After hearing arguments, the trial judge then stated:

Very well. First on the statement of facts. From what I have heard this morning the facts are briefly as follows. Obviously they are summarized. Officer is called to the scene of a dispute in Harlingen somewhere, obviously within his jurisdiction. Officer responds, speaks to somebody, a good friend of his who is in some capacity a law enforcement officer. I believe he said he was a deputy of some sort, sheriff's office. Anyway, the account comes that somebody has been involved trying to instigate, trying to start a fight of some sort, drives off in a multi-colored vehicle. Vehicle leaves the scene. No license plates. Lights are off. All we have is a multi-colored vehicle.

Officer leaves the scene. In the vicinity he sees a multi-colored

pickup truck matching the description. Officer follows. At some point

sees a failure to make a turn signal, stops it. That's the facts.

Now, conclusions of law: An officer obviously may stop a vehicle when the stop is based on probable cause. The constitution of the United States also protects everyone in this room, in this country from illegal searches and seizures. In other words, if you are going to stop me, have a valid reason, a legal reason. Officer testifies, however, in his own words, when he sees this truck he does want to stop it. He follows it looking for a valid reason to stop the truck. I think his suspicion at that point is mere suspicion based on the information that has been given tohim by somebody else, not anything he can really depend on, I think, to a very high degree. However, he hangs his stop on this failing to stop or failing to signal left or east. The Court doesn't buy his testimony.

Conclusions of law: I find that the officer lacked probable cause to commit the stop on this vehicle and the Court will go ahead and grant the motion to suppress.

Neither party requested written findings of facts or conclusions of law.

Standard of Review

We review motions to suppress under the standards set forth in Guzman v. State, 955 S.W.2d 85, 89 (Tex. Crim. App. 1997). The standard of appellate review depends on the type of questions presented.Guzman recognizes three different categories of questions and provides the appropriate standard for each.

The first category of questions involves those relating to the trial court's determination of the historical facts supported by the record, especially those in which the fact findings are based on an evaluation of credibility and demeanor. As to questions in that category, the appellate courts should afford almost total deference to the trial court's determination. Id.

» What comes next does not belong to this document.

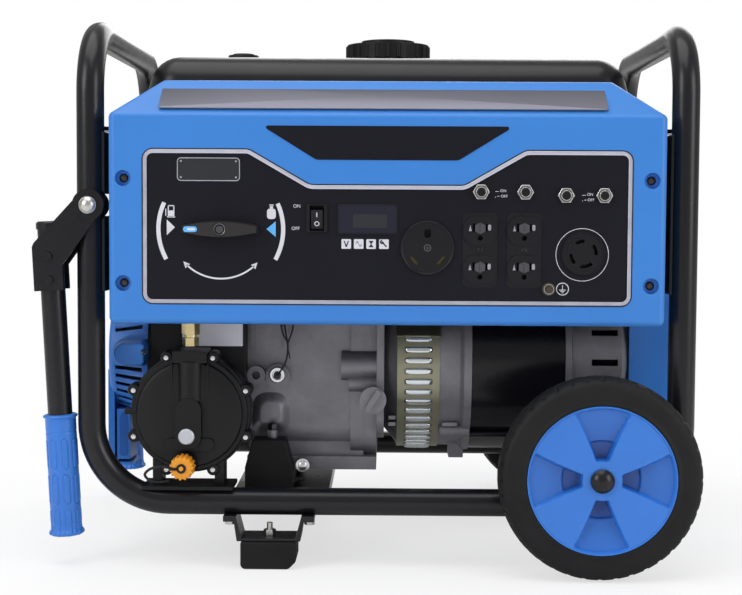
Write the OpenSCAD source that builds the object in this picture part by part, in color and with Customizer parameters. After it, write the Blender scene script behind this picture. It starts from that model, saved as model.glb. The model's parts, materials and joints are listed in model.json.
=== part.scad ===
// Portable dual-fuel generator on an open tube frame.
// X runs to the wheel end, Y to the back, Z up from the ground.

/* [Frame] */
// Diameter of the frame tube
tube_d = 28; // [25:1:30]
// Wall thickness of the frame tube
tube_wall = 2; // [1.5:0.25:3]
// Distance between the post centres along X
post_pitch = 605; // [600:1:610]
// Distance between the front and rear tube loops
loop_pitch = 402; // [398:1:406]
// Height of the bottom rail centres
rail_z = 66; // [64:1:68]
// Height of the top rail centres
top_z = 548; // [544:1:556]
// Bend radius at the bottom corners
corner_r = 80; // [70:1:85]
// Bend radius from the posts to the top rails
shoulder_r = 65; // [55:1:70]

/* [Wheels and feet] */
// Outer radius of the tyre
tyre_r = 101.6; // [100:0.1:102]
// Radius where the tyre sits on the rim
rim_r = 74; // [70:1:76]
// Width of the wheel
wheel_w = 45; // [40:1:45]
// Wheel centre along X from the frame centre
wheel_x = 213.5; // [205:0.5:215]
// Radius of the stub axle
axle_r = 8; // [7:0.5:9]
// Foot centre along X from the frame centre
foot_x = -119; // [-130:1:-110]
// Height of the rubber foot pad
pad_h = 28; // [25:1:30]

/* [Panel] */
// Width of the blue surround
surround_w = 558; // [550:1:560]
// Height of the lower edge of the surround
surround_z0 = 251; // [248:1:254]
// Height where the slanted brow begins
surround_z1 = 464; // [460:1:468]
// Height of the back edge of the brow
brow_z = 498; // [494:1:500]
// Wall thickness of the surround
surround_wall = 3; // [2.5:0.5:4]
// Depth of the control plate's recess
recess = 2; // [1:0.5:2.5]

/* [Engine and alternator] */
// Height of the crankshaft
crank_z = 206; // [204:1:208]
// Crankshaft position along Y
crank_y = -45; // [-47:1:-43]
// Outer radius of the stator
stator_r = 106; // [104:1:107]
// Radius of the fan housing
fan_r = 112; // [110:1:113]
// Number of louvres in the visible arc of the vent band
band_louvres = 20; // [12:1:24]

/* [Handles] */
// Height of the handle pivots
pivot_z = 370; // [366:1:374]
// Radius of the handle tube
handle_r = 12.5; // [11:0.5:12.5]
// Lean of the hanging handle
lean = 2.9; // [2.5:0.1:3.2]

/* [Hidden] */
$fn = 64;

tube_r = tube_d / 2;
post_x = post_pitch / 2;
loop_y = loop_pitch / 2;
rail_top = rail_z + tube_r;
run_gap = 0.05;   // radial clearance of a running fit
clear = 0.3;      // clearance between bodies that move past each other

// Frame centre measured from the middle of the whole machine
frame_x = 21.45;

// Wheels
wheel_out_y = loop_y + 71;
wheel_in_y = wheel_out_y - wheel_w;

// Panel
panel_y = -235;
plate_y = panel_y + recess;
plate_z0 = 272;
plate_z1 = 426;
plate_w = 488;
brow_y = panel_y + 50;
brow_w = 468;

// Crank line stations along X
adapter_x = -2;
stator_x = 91;
bell_x = 190;
end_x = 258;

// ---------------------------------------------------------------- helpers

// Moves a part from the frame centre to the machine's own origin
module on_frame() {
    translate([frame_x, 0, 0]) children();
}

// Box between two opposite corners
module block(a, b) {
    translate(a) cube([for (i = [0 : 2]) b[i] - a[i]]);
}

// Cylinders along X, Y and Z between two stations
module rod_x(x0, x1, r, y = 0, z = 0) {
    translate([x0, y, z]) rotate([0, 90, 0]) cylinder(r = r, h = x1 - x0);
}
module rod_y(y0, y1, r, x = 0, z = 0) {
    translate([x, y0, z]) rotate([-90, 0, 0]) cylinder(r = r, h = y1 - y0);
}
module rod_z(z0, z1, r, x = 0, y = 0) {
    translate([x, y, z0]) cylinder(r = r, h = z1 - z0);
}

// Hexagonal bar along Y, a is the distance across flats
module hex_y(y0, y1, a, x, z) {
    translate([x, y0, z]) rotate([-90, 0, 0]) cylinder(r = a / sqrt(3), h = y1 - y0, $fn = 6);
}

// Rounded rectangle made of true arcs
module round_rect(w, h, r) {
    square([w - 2 * r, h], center = true);
    square([w, h - 2 * r], center = true);
    for (sx = [-1, 1], sy = [-1, 1])
        translate([sx * (w / 2 - r), sy * (h / 2 - r)]) circle(r);
}

// Flat outline in the XZ plane, given thickness from y0 to y1
module face_slab(y0, y1) {
    translate([0, y1, 0]) rotate([90, 0, 0]) linear_extrude(y1 - y0) children();
}

// Flat outline in the YZ plane, given thickness from x0 to x1
module side_slab(x0, x1) {
    translate([x0, 0, 0]) rotate([90, 0, 90]) linear_extrude(x1 - x0) children();
}

// Body of revolution about the crank line, profile points are [radius, x]
module turned(profile) {
    translate([0, crank_y, crank_z]) rotate([0, 90, 0]) rotate_extrude() polygon(profile);
}

// Ring about the crank line
module crank_ring(x0, x1, r_out, r_in) {
    turned([[r_in, x0], [r_out, x0], [r_out, x1], [r_in, x1]]);
}

// Quarter bend of a round bar in the XY plane from the X axis, bend radius b
module quarter_bend(b, r) {
    rotate_extrude(angle = 90) translate([b, 0]) circle(r);
}

module mirrored_y() {
    children();
    mirror([0, 1, 0]) children();
}

module mirrored_x() {
    children();
    mirror([1, 0, 0]) children();
}

// Tube through a list of points, each ring square to its own direction
function unit(v) = v / norm(v);
function ring_dirs(pts) = [for (i = [0 : len(pts) - 1])
    unit(pts[min(i + 1, len(pts) - 1)] - pts[max(i - 1, 0)])];
module swept_tube(pts, r, sides = 10) {
    dirs = ring_dirs(pts);
    rings = [for (i = [0 : len(pts) - 1])
        let (u = unit(cross(dirs[i], [1, 0.13, 0.07])), v = cross(dirs[i], u))
        for (k = [0 : sides - 1]) pts[i] + r * (cos(360 * k / sides) * u + sin(360 * k / sides) * v)];
    walls = [for (i = [0 : len(pts) - 2]) for (k = [0 : sides - 1])
        [i * sides + k, i * sides + (k + 1) % sides,
         (i + 1) * sides + (k + 1) % sides, (i + 1) * sides + k]];
    ends = [[for (k = [sides - 1 : -1 : 0]) k],
            [for (k = [0 : sides - 1]) (len(pts) - 1) * sides + k]];
    polyhedron(points = rings, faces = concat(ends, walls));
}
// Smooth curve through the middle of a route of hand-chosen points
function bezier2(a, b, c, t) = (1 - t) * (1 - t) * a + 2 * t * (1 - t) * b + t * t * c;
function smooth_route(p, n) = concat([p[0]],
    [for (i = [1 : len(p) - 2]) for (k = [0 : n])
        bezier2((p[i - 1] + p[i]) / 2, p[i], (p[i] + p[i + 1]) / 2, k / n)],
    [p[len(p) - 1]]);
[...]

The second category is that of trial court rulings on "application of law to fact questions," also known as "mixed questions of law and fact," where the resolution of those ultimate questions turns on an evaluation of credibility and demeanor. An appellate court reviews questions in this category under the same standard as those in the first, affording almost total deference to the trial court's rulings. Id.

The final category is that of "mixed questions of law and fact," which do not fall into the second category, that is, do not turn on an evaluation of credibility and demeanor. In that circumstance, the trial court "'is not in an appreciably better position' than the appellate court to decide the issue" and hence de novo review is appropriate. Id. However, the reviewing court should still afford deference to the trial court on the subsidiary factual questions which themselves would fall into the first category. Id.
Analysis

Accordingly, we must first determine the appropriate standard of review for the issue before us.

The only evidence before the trial court was the testimony of the arresting officer. Most reviews of motion to suppress cases will be under a bifurcated standard, in which the historical determination made by the trial court will be accorded total deference while the application of the law to the facts will be analyzed under a de novo standard of review. State v. Ross, 32 S.W.3d 853, 856 (Tex. Crim. App. 2000). Where there is uncontroverted evidence and there is no evidence that the trial court disbelieved the testimony, de novo review is appropriate. Id. at 858. Even where the evidence is controverted and thus credibility and demeanor are factors, if the issue to be decided does not turn on credibility or demeanor, a de novo standard applies to the review of the application of law to facts. Loserth v. State, 963 S.W.2d 770, 772-73 (Tex. Crim. App. 1998).

The record in the present case reflects a somewhat complicated scenario. Review of the trial court's statements indicates that the judge did not make actual findings of facts in this case, despite making a pronouncement as to the "statement of facts." The trial court merely summarized the sole evidence before the trial court - the testimony of the officer. This summation does not appear to reflect the court's actual beliefs as to the facts in this case. This is made clear by the trial court's later express and unambiguous repudiation of the veracity of the officer's testimony. The judge's "conclusions of law" expressly indicate that he did not believe the State's witness. Most telling was his remark, "...he [the officer] hangs his stop on this failing to stop or failing to signal left or east. The Court doesn't buy his testimony." As the last statement indicates that the trial judge clearly did not believe, much less adopt, the summation of facts which he pronounced, we cannot consider his "statement of the facts" to be actual findings of fact. There is accordingly, not a "'concrete' set of facts" to which we can apply the law. Ross, 32 S.W.3d at 856. Under the record before us in this case, we find that the trial court's decision to grant the motion to suppress turned on his evaluation of credibility and demeanor of the State's witness and we review under the second category standard set out by Guzman. Id. at 359. Accordingly, we afford almost total deference to the trial court's ruling. Guzman, 955 S.W.2d at 89. In light of this standard, and the evidence in this case, we decline to disturb the trial court's ruling.

Conclusion

We overrule the State's sole issue and affirm the trial court's ruling.

ERRLINDA CASTILLO

Justice

Do not publish .

Tex. R. App. P. 47.3.

Opinion delivered and filed

this 9th day of August, 2001.

1. The State brings this interlocutory appeal pursuant to Texas Code of Criminal Procedure article 44.01(a)(5). Tex. Code Crim. Proc. Ann. art. 44.01(a)(5)(Vernon Supp. 2001).